Es cierto, en estos días hubiera sido interesante saber qué les parecía a las grandes estrellas la idea de una Superliga cerrada y ajena a la UEFA y a la FIFA, pero comprendo su silencio. El jugador hoy se siente solo. Ha perdido la capacidad de organización colectiva y sabe perfectamente que se mueve en un mundo donde funciona un mecanismo casi extorsivo que inmediatamente aparta a quien dice lo que siente si va en contra del interés del que manda. Lo hizo Diego Maradona en algún momento y pagó las consecuencias. No hubo muchos más que se atrevieran.
En ese contexto, ¿quién tiene la fuerza para hacerse oír sin tener en cuenta las consecuencias? ¿Quién se anima a desafiar a los poderosos que manejan el fútbol a su antojo?
El jugador es solidario en esencia. Tiene conciencia de hincha y sabe de dónde proviene, pero a medida que avanza en el proceso de profesionalización va aprendiendo que la industria exige aprendizajes que van más allá de la pelota y la cancha. Es así como se va despegando de esos rasgos originales, se pone una coraza para protegerse de un entorno despiadado y se centra en entrenarse para ser titular, consagrarse y ganar dinero para él y su familia.
El permanente show televisivo potencia esa actitud y le ofrece al espectador la imagen de un chico millonario al que no le importa nada de lo que ocurre en su entorno. Es una imagen distorsionada y que no responde a la realidad, entre otras cosas porque no se debería tomar como parámetro al puñado de futbolistas que componen el escalón superior sino a los millones que apenas sobreviven jugando o incluso a los que solo juegan para ser felices. También es una imagen preocupante, porque aleja al jugador del hincha y lo torna menos amable; pero sobre todo, porque se corre el riesgo de que al final del camino ese jugador pierda la conciencia de lo que significa ser futbolista, de ese carácter popular e identitario del fútbol que lo ha llevado al lugar que ocupa en la sociedad.
Creo que estamos entrando en una etapa que debería hacer recapacitar a los jugadores, porque si antes o después se vienen cambios profundos, no pueden quedarse afuera ni contentarse con ser actores de reparto que miran desde la tribuna el desarrollo de los acontecimientos sin tener ningún tipo de participación.
A la realeza del fútbol, representada por Florentino Pérez o los jeques árabes, solo los mueve el afán de lucro y ya han demostrado que no se detienen a preguntar las necesidades o a respetar los derechos de los jugadores a la hora de planificar calendarios, inventar copas, enlazar torneos o diagramar giras para recaudar dinero. No les importa que cada vez haya menos tiempo para entrenar y fundamentalmente para descansar, un aspecto tan importante como el de la propia competición para un deportista.
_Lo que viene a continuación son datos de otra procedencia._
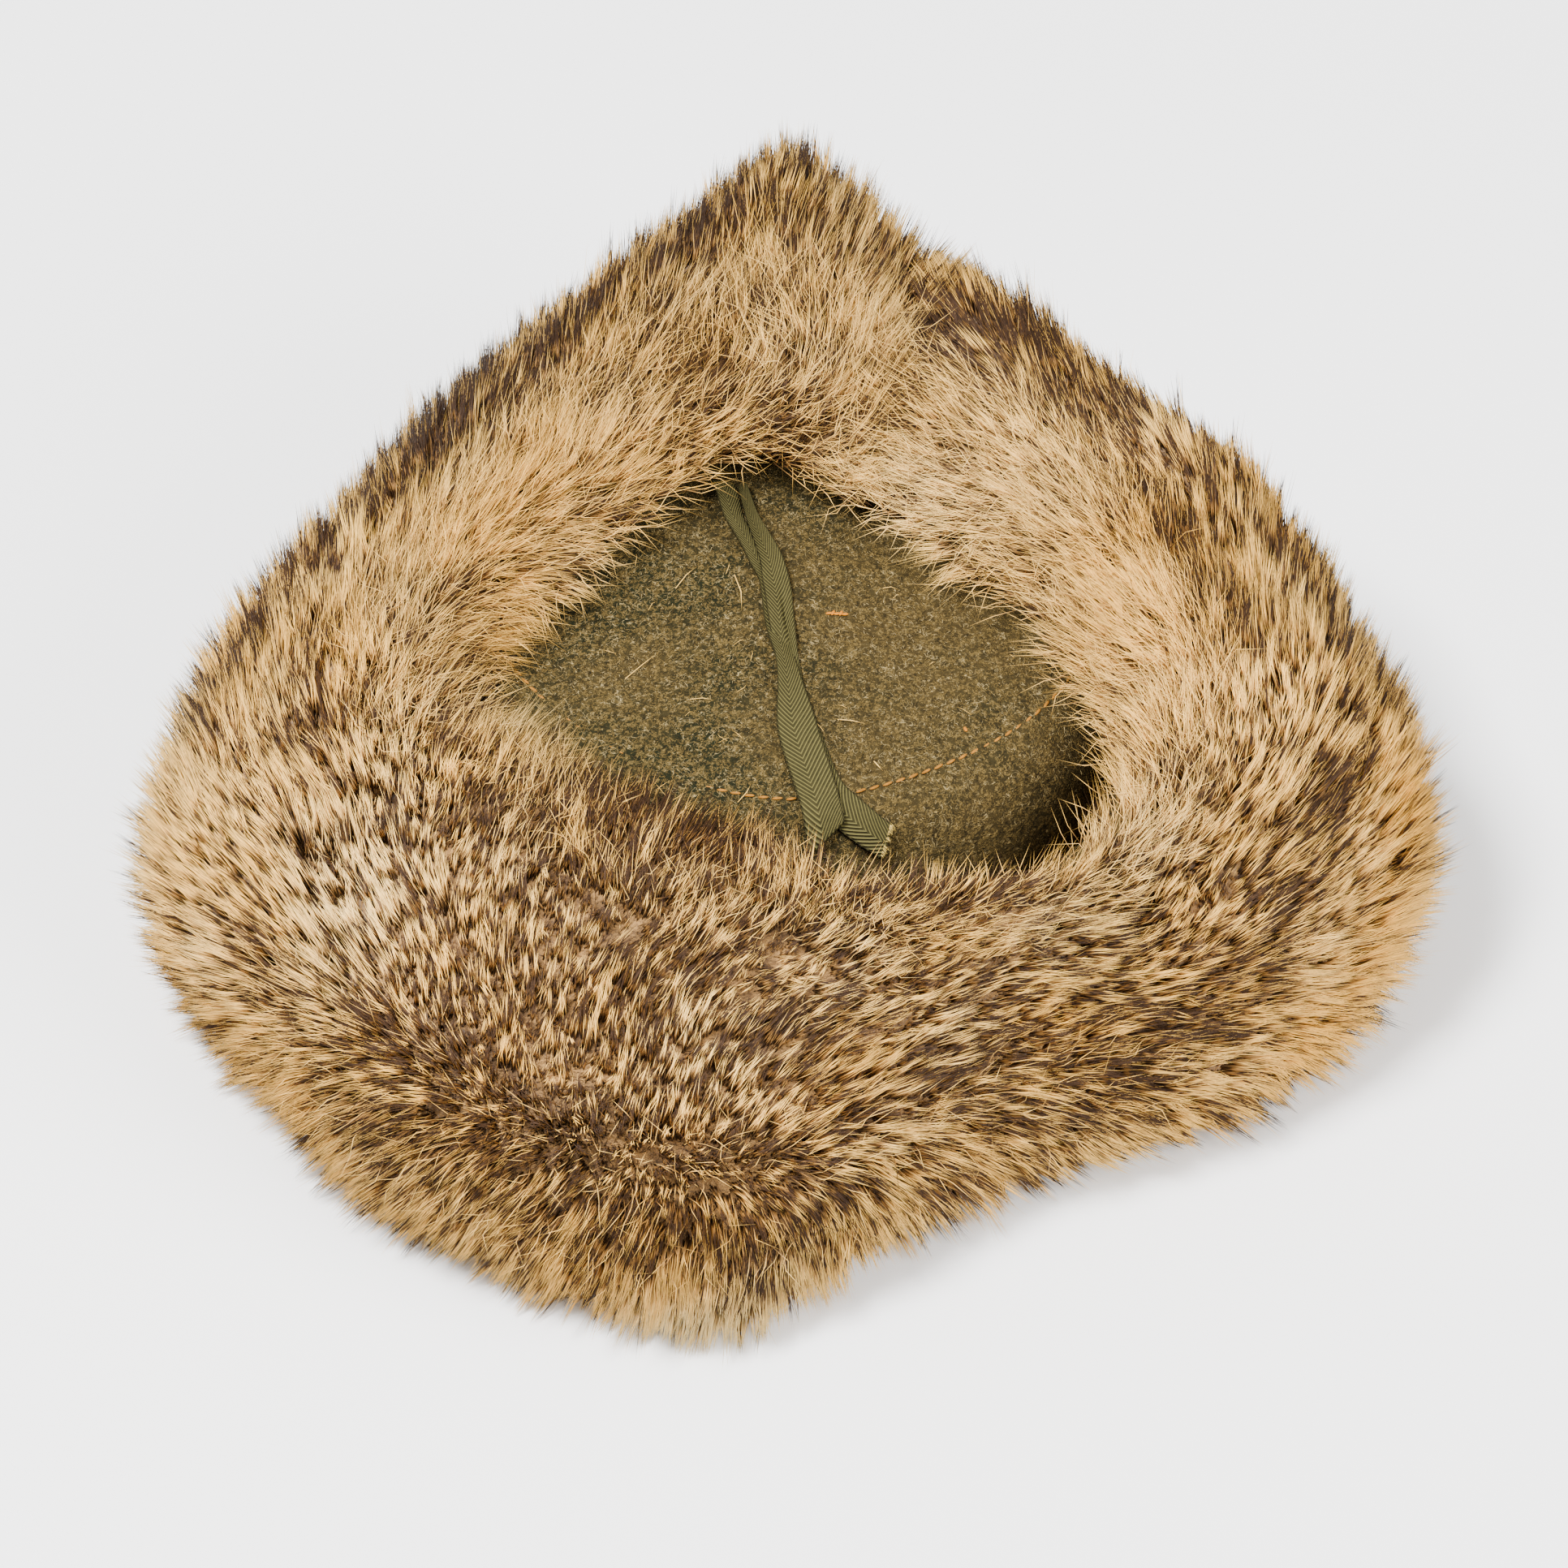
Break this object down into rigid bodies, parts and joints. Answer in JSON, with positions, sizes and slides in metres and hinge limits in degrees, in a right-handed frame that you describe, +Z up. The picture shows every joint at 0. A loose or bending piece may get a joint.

Tampoco que el desgaste físico y psicológico pueda afectar directamente el rendimiento y provocar más lesiones, incluso aunque esto empeore el producto final que le ofrecen a la audiencia.
No es nada fácil desafiar a los dueños de la industria. El futbolista queda reducido ante las grandes corporaciones y poderes, se percibe chiquito. Pero aun así debería adoptar otra postura, generar una fuerza de unidad colectiva que le permita rebelarse y ganar el espacio indispensable para tener la voz y el voto que le falta en la toma de decisiones sobre aspectos que lo implican de manera directa.
Tal vez, si las grandes estrellas se pusieran a la cabeza de esa organización algo podría cambiar. Ojalá que decidan hacerlo, para evitar que el negocio termine de robarnos el fútbol deformándolo definitivamente.